Barack Obama is a leader of undeniable accomplishment, vision, and integrity on LGBT rights. His opponent Mitt Romney betrays equality on numerous issues and aligns himself with a faction of the Republican Party that does not include equality among its declared ideals. [...]By saying aloud, 'I think same-sex couples should be able to get married,' in a televised interview on ABC, he has sparked conversation domestically and internationally. While he is our president at home, globally he's an icon, a symbol of the promise of America, of the promise of equality. Obama may be the most prominent man on the planet ever, given the pervasiveness of modern media and his anomalous and historic nature as the first black American president; he is surely the single most recognizable head of state on the globe. By virtue of his unique position, his endorsement of marriage equality is not merely rhetoric. His words constitute action. On the very face of it, his statement is enormous, and has the power to move millions in a way that a statement from no other person could have. [...]

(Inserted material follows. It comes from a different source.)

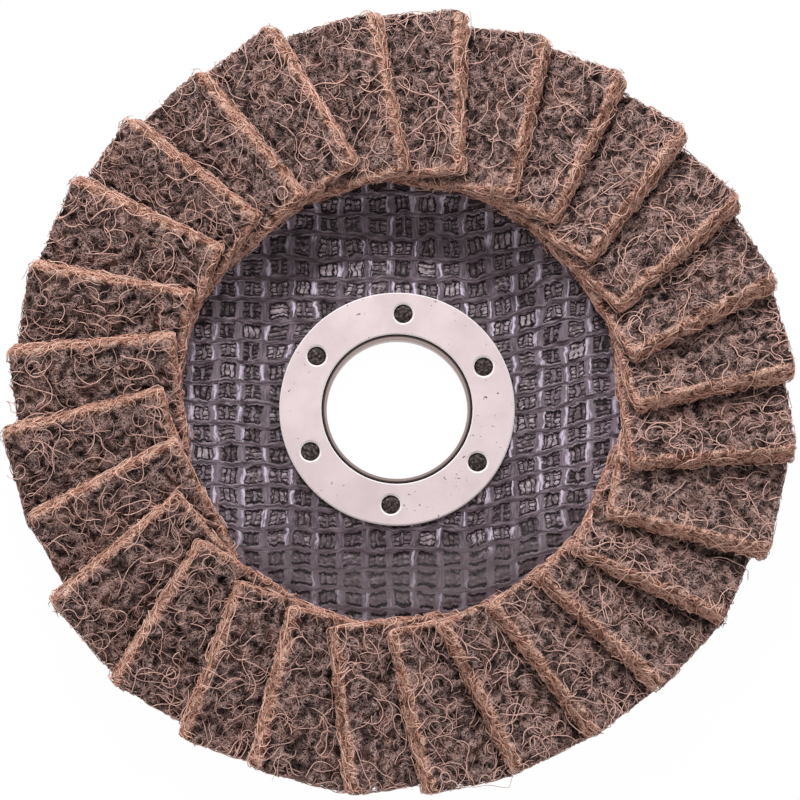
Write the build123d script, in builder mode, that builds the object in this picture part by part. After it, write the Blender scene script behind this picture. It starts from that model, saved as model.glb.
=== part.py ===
from build123d import *
import os
from math import atan, cos, degrees, radians, sin, tan

# Flap disc for an angle grinder, lying on its back with the working side up.
# The origin is on the arbor axis, in the plane of the rear flange's back face.
# Millimetres and degrees. Turns are clockwise from +Y, seen from the working side.

# Steel eyelet: rear flange and the neck that the arbor passes through
bore_d = 22.23
neck_wall = 0.6
flange_d = 37.1
flange_thk = 0.8
flange_proud = 0.3  # how far the flange stands out of the plate's back
rim_chamfer = 0.2

# Steel ring on the working side, as wide as the flange, punched with six keying holes
ring_thk = 0.8
ring_gap = 0.2  # round the neck, inside the ring
lip_drop = 0.2  # the neck ends this far below the ring's face
hole_count = 6
hole_d = 3.0
hole_turn = 3.7
hole_chamfer = 0.3
pip_height = 0.45  # resin that filled the holes when the hub was pressed

# Backing plate: resin and glass cloth, pressed with a sunken centre
plate_d = 116.0
plate_thk = 2.0
dish_floor_r = 24.0
dish_mouth_r = 31.5
dish_depth = 3.1
cone = 4.0  # fall of the rim, outwards

# Bed of cured adhesive that holds the flaps' feet
bed_thk = 0.6
bed_in_r = 34.2
bed_margin = 0.6  # plate left bare outside the bed

# Flaps: slabs of fibre web that lean on each other like roof tiles
flap_count = 28
flap_width = 16.0  # from the foot to the free edge
flap_overhang = 2.8  # how far its outer end reaches past the plate
flap_thk = 4.3  # at the outer end, where the web is slack
flap_gap = 0.15  # between neighbours at the inner end, where it is pinched
inner_corner = 0.35
outer_corner = 0.9
lean = 25.0
first_flap = 0.4
free_edge_x = 10.2  # free edge to the flap's own radius, at the inner end
edge_toe = 0.6  # the outer end of the free edge lies this much nearer
free_edge_y = 35.1  # inner end of the free edge, along the rim
end_slant = 0.4  # the foot starts this much further in than the free edge
foot_relief = 3.0  # cut off the foot's outer corner, so that it stays hidden

# The flaps are laid by hand, so each one lies a little off its place
edge_slip_in = [0.5, 1, 0.5, 0.5, 1, 0.5, 0, 1, 1, 0, -1.5, -1, -0.5, -0.5,
                0.5, -1, 0, 0.5, 0, -0.5, 0, 0.5, -0.5, 0, -0.5, -1, 1, 0]
edge_slip_out = [1.5, 1.5, 1, 0, 0, 0, 0.5, -0.5, 2, 0, 1, 0, -0.5, 0,
                 -2, 0, -2, -2, 0, -0.5, 0, -1, -0.5, 1, 0, -0.5, -1, 1.5]
end_slip = [0.5, 0, 0.5, 0.5, 0.5, 0.5, 0.5, 1, 0.5, -0.5, -1, -1, -0.5, 0,
            0.5, 0, 1, 1, 0.5, -1.5, 0, -0.5, -0.5, -0.5, -0.5, -1, 1, -0.5]

press_gap = 0.05  # clearance where one piece was pressed round another

# Levels and radii that follow from the sizes above
neck_r = bore_d / 2 + neck_wall
ring_bore_r = neck_r + ring_gap
ring_r = flange_d / 2
hole_circle_r = (ring_bore_r + ring_r) / 2
hub_back_z = flange_proud
hub_top_z = hub_back_z + plate_thk
ring_face_z = hub_top_z + ring_thk
crest_z = hub_top_z + dish_depth
plate_r = plate_d / 2
rim_apex_z = crest_z + dish_mouth_r * tan(radians(cone))  # where the rim's cone meets the axis
bed_apex_z = rim_apex_z + bed_thk
bed_out_r = plate_r - bed_margin


def rim_z(radius):
    return rim_apex_z - radius * tan(radians(cone))


def bed_z(radius):
    return rim_z(radius) + bed_thk


def turned(angle):
    # A point on the +Y side goes clockwise by the angle
    return Location((0, 0, 0), (0, 0, -angle))


os.makedirs("parts", exist_ok=True)

# Eyelet: one pressed piece, a flat flange with a neck drawn up from it
with BuildPart() as eyelet:
    with BuildSketch(Plane.XZ):
        with BuildLine():
            Polyline(
                (bore_d / 2, 0),
                (flange_d / 2, 0),
                (flange_d / 2, flange_thk),
                (neck_r, flange_thk),
                (neck_r, ring_face_z - lip_drop),
                (bore_d / 2, ring_face_z - lip_drop),
                close=True,
            )
        make_face()
    revolve(axis=Axis.Z)
    flange_rim = eyelet.edges().filter_by(GeomType.CIRCLE).sort_by(SortBy.RADIUS)[-2:]
    chamfer(flange_rim, length=rim_chamfer)
eyelet.part.label = "eyelet"
export_step(eyelet.part, "parts/eyelet.step")

# Front ring: a punched washer, its edges broken by the press
with BuildPart() as front_ring:
    with BuildSketch(Plane.XY.offset(hub_top_z)):
        Circle(ring_r)
        Circle(ring_bore_r, mode=Mode.SUBTRACT)
        with Locations(turned(hole_turn)):
            with PolarLocations(hole_circle_r, hole_count, start_angle=90):
                Circle(hole_d / 2, mode=Mode.SUBTRACT)
    extrude(amount=ring_thk)
    face_edges = front_ring.faces().sort_by(Axis.Z)[-1].edges().sort_by(SortBy.RADIUS)
    chamfer(face_edges[:hole_count], length=hole_chamfer)
    face_edges = front_ring.faces().sort_by(Axis.Z)[-1].edges().sort_by(SortBy.RADIUS)
    chamfer(face_edges[-2:], length=rim_chamfer)
front_ring.part.label = "front_ring"
export_step(front_ring.part, "parts/front_ring.step")

# Backing plate: one sheet thickness along a dished line, spun about the arbor
with BuildPart() as backing_plate:
    with BuildSketch(Plane.XZ):
        with BuildLine():
            Polyline(
                (neck_r + press_gap, hub_top_z),
                (dish_floor_r, hub_top_z),
                (dish_mouth_r, crest_z),
                (plate_r, rim_z(plate_r)),
            )
            offset(amount=plate_thk, side=Side.RIGHT, kind=Kind.INTERSECTION)
        make_face()
    revolve(axis=Axis.Z)
    with BuildSketch(Plane.XY.offset(hub_back_z)):
        Circle(flange_d / 2 + press_gap)
        Circle(neck_r, mode=Mode.SUBTRACT)
    extrude(amount=flange_thk - flange_proud, mode=Mode.SUBTRACT)
    with BuildSketch(Plane.XY.offset(hub_top_z)):
        with Locations(turned(hole_turn)):
            with PolarLocations(hole_circle_r, hole_count, start_angle=90):
                Circle(hole_d / 2 - press_gap)
    extrude(amount=pip_height)
backing_plate.part.label = "backing_plate"
export_step(backing_plate.part, "parts/backing_plate.step")

# Adhesive bed: an even coat on the rim's cone
with BuildPart() as adhesive_bed:
    with BuildSketch(Plane.XZ):
        with BuildLine():
            Polyline(
                (bed_in_r, rim_z(bed_in_r)),
                (bed_out_r, rim_z(bed_out_r)),
                (bed_out_r, bed_z(bed_out_r)),
                (bed_in_r, bed_z(bed_in_r)),
                close=True,
            )
        make_face()
    revolve(axis=Axis.Z)
adhesive_bed.part.label = "adhesive_bed"
export_step(adhesive_bed.part, "parts/adhesive_bed.step")

# Everything under the bed's surface, wider and deeper than the disc, to trim the flaps' feet
ground_r = plate_d
ground_z = -plate_d
with BuildPart() as under_bed:
    with BuildSketch(Plane.XZ):
        with BuildLine():
            Polyline(
                (0, bed_z(0)),
                (ground_r, bed_z(ground_r)),
                (ground_r, ground_z),
                (0, ground_z),
                close=True,
            )
        make_face()
    revolve(axis=Axis.Z)

# Flap sizes that follow: neighbours just clear each other where they are pinched
pitch = 360 / flap_count
flap_length = plate_r + flap_overhang - free_edge_y
foot_y = free_edge_y - end_slant - edge_toe
foot_pitch = 2 * foot_y * sin(radians(pitch / 2))
pinched_thk = foot_pitch * sin(radians(lean)) - flap_gap
foot_x = free_edge_x - flap_width * cos(radians(lean))
foot_run = flap_width / 2  # slab left behind the foot line, for the bed to trim
taper = degrees(atan((flap_thk - pinched_thk) / flap_length))
foot_reach = flap_width + foot_run


def make_flap(index):
    edge_in_x = flap_width + edge_slip_in[index % len(edge_slip_in)]
    edge_out_x = flap_width + edge_slip_out[index % len(edge_slip_out)] - edge_toe
    inner_y = free_edge_y + end_slip[index % len(end_slip)]
    outer_y = inner_y + flap_length
    skew = (edge_out_x - edge_in_x) / flap_length  # the ends stay square to the free edge
    # Lower face: x climbs from the foot to the free edge, y runs out along the rim
    rim = turned(first_flap + index * pitch) * Location((0, 0, bed_apex_z), (-cone, 0, 0))
    lower_face = Plane(rim * Location((foot_x, 0, 0), (0, -lean, 0)))
    upper_face = Plane(lower_face.location * Location((0, foot_y, pinched_thk), (taper, 0, 0)))
    with BuildPart() as flap:
        with BuildSketch(lower_face) as outline:
            Polygon(
                (-foot_run, inner_y + foot_reach * (skew - end_slant / flap_width)),
                (edge_in_x, inner_y),
                (edge_out_x, outer_y),
                (0, outer_y + flap_width * skew),
                (-foot_run, outer_y + flap_width * skew - foot_relief),
                align=None,
            )
            corners = outline.vertices().sort_by(Axis.X)[-2:].sort_by(Axis.Y)
            fillet(corners[0], radius=inner_corner)
            corners = outline.vertices().sort_by(Axis.Y)[-2:].sort_by(Axis.X)
            fillet(corners[-1], radius=outer_corner)
        extrude(amount=flap_width)
        split(bisect_by=upper_face, keep=Keep.BOTTOM)
        add(under_bed.part, mode=Mode.SUBTRACT)
    flap.part.label = f"flap_{index + 1:02d}"
    return flap.part


# Each flap's free edge lies over the next flap clockwise, the last over the first
for index in range(flap_count):
    leaf = make_flap(index)
    export_step(leaf, f"parts/{leaf.label}.step")
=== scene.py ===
import math
import random

import bmesh
import bpy
import numpy as np
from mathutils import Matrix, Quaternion, Vector, noise
from mathutils.bvhtree import BVHTree


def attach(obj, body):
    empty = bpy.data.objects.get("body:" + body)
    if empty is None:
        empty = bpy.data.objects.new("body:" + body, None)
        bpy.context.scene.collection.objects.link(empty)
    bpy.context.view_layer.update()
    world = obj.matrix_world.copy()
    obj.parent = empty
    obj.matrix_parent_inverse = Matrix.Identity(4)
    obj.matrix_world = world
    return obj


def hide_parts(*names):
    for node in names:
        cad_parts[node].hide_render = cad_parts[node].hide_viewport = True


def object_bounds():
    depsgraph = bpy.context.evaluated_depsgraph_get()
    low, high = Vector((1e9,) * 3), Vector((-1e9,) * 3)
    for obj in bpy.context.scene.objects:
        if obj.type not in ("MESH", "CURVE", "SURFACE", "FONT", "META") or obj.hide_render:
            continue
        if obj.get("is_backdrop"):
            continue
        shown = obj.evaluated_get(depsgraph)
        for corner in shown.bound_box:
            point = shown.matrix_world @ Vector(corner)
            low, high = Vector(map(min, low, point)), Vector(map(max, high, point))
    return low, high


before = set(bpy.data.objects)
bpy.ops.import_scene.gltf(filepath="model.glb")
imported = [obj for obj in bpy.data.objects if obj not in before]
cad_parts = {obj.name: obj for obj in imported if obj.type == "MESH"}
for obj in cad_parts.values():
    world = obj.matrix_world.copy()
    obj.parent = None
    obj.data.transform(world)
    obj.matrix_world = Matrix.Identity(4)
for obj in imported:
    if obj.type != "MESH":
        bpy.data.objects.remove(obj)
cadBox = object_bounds()
scene = bpy.context.scene
mm = 0.001
up = Vector((0, 0, 1))
print("frame loaded:", len(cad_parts), "nodes")


def tint(red, green, blue):
    # a colour as a paint chart gives it, 0 to 255, turned into linear light
    def linear(value):
        share = value / 255
        return share / 12.92 if share <= 0.04045 else ((share + 0.055) / 1.055) ** 2.4
    return (linear(red), linear(green), linear(blue), 1)


class Wire:
    # one output socket, so that shader maths reads as sums
    def __init__(self, graph, socket):
        self.graph = graph
        self.socket = socket

    def maths(self, operation, *terms):
        return self.graph.node("ShaderNodeMath", {"operation": operation}, dict(enumerate(terms)))

    def __add__(self, other):
        return self.maths("ADD", self, other)

    def __radd__(self, other):
        return self.maths("ADD", other, self)

    def __sub__(self, other):
        return self.maths("SUBTRACT", self, other)

    def __rsub__(self, other):
        return self.maths("SUBTRACT", other, self)

    def __mul__(self, other):
        return self.maths("MULTIPLY", self, other)

    def __rmul__(self, other):
        return self.maths("MULTIPLY", other, self)

    def __abs__(self):
        return self.maths("ABSOLUTE", self)

    def __round__(self):
        return self.maths("ROUND", self)

    def orMore(self, other):
        return self.maths("MAXIMUM", self, other)

    def between(self, low, high):
        # 0 below low, 1 above high, eased in between; high may be the smaller one
        return self.graph.node("ShaderNodeMapRange", {"interpolation_type": "SMOOTHSTEP"},
                               {"Value": self, "From Min": low, "From Max": high})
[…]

He has approached many of our challenges with intellect and foresight, though the long game was not often apparent to many, including this publication when we argued for a quicker pace for change. Obama deftly ended the military's 17-year-long 'don't ask, don't tell' policy, allowing enough military leaders to reject the policy before pushing for repeal so that there was little room for Republican opposition. He has directed the Justice Department to not defend aspects of the extraordinarily discriminatory Defense of Marriage Act, calling it unconstitutional and urging its repeal. Now five federal judges have declared parts of DOMA unconstitutional.
And in every speech, at every opportunity, Obama describes LGBTs as his brothers and sisters, full members of our society. In college commencement addresses, in his address to the NAACP, in an 'It Gets Better' video message to teenagers, at the National Prayer Breakfast, he has called for respect, dignity, and equality for LGBT people. At an address to the General Assembly of the United Nations in 2011 the president said, 'No country should deny people their rights because of who they love, which is why we must stand up for the rights of gays and lesbians everywhere.'
If we assume that words mean nothing, then we've forgotten the lesson of the damage done by a president who largely refused to utter the term AIDS during his administration, and how desperately we ached for him to acknowledge the humanity of those dying of the disease. [...]
We cannot expect any president to be the balm for all our ills, but Obama has demonstrated through word and deed that he is capable of understanding and tackling the issues, with foresight and intellect, that affect a minority population, particularly the last group of people it's still legally permissible to deny rights to in the United States.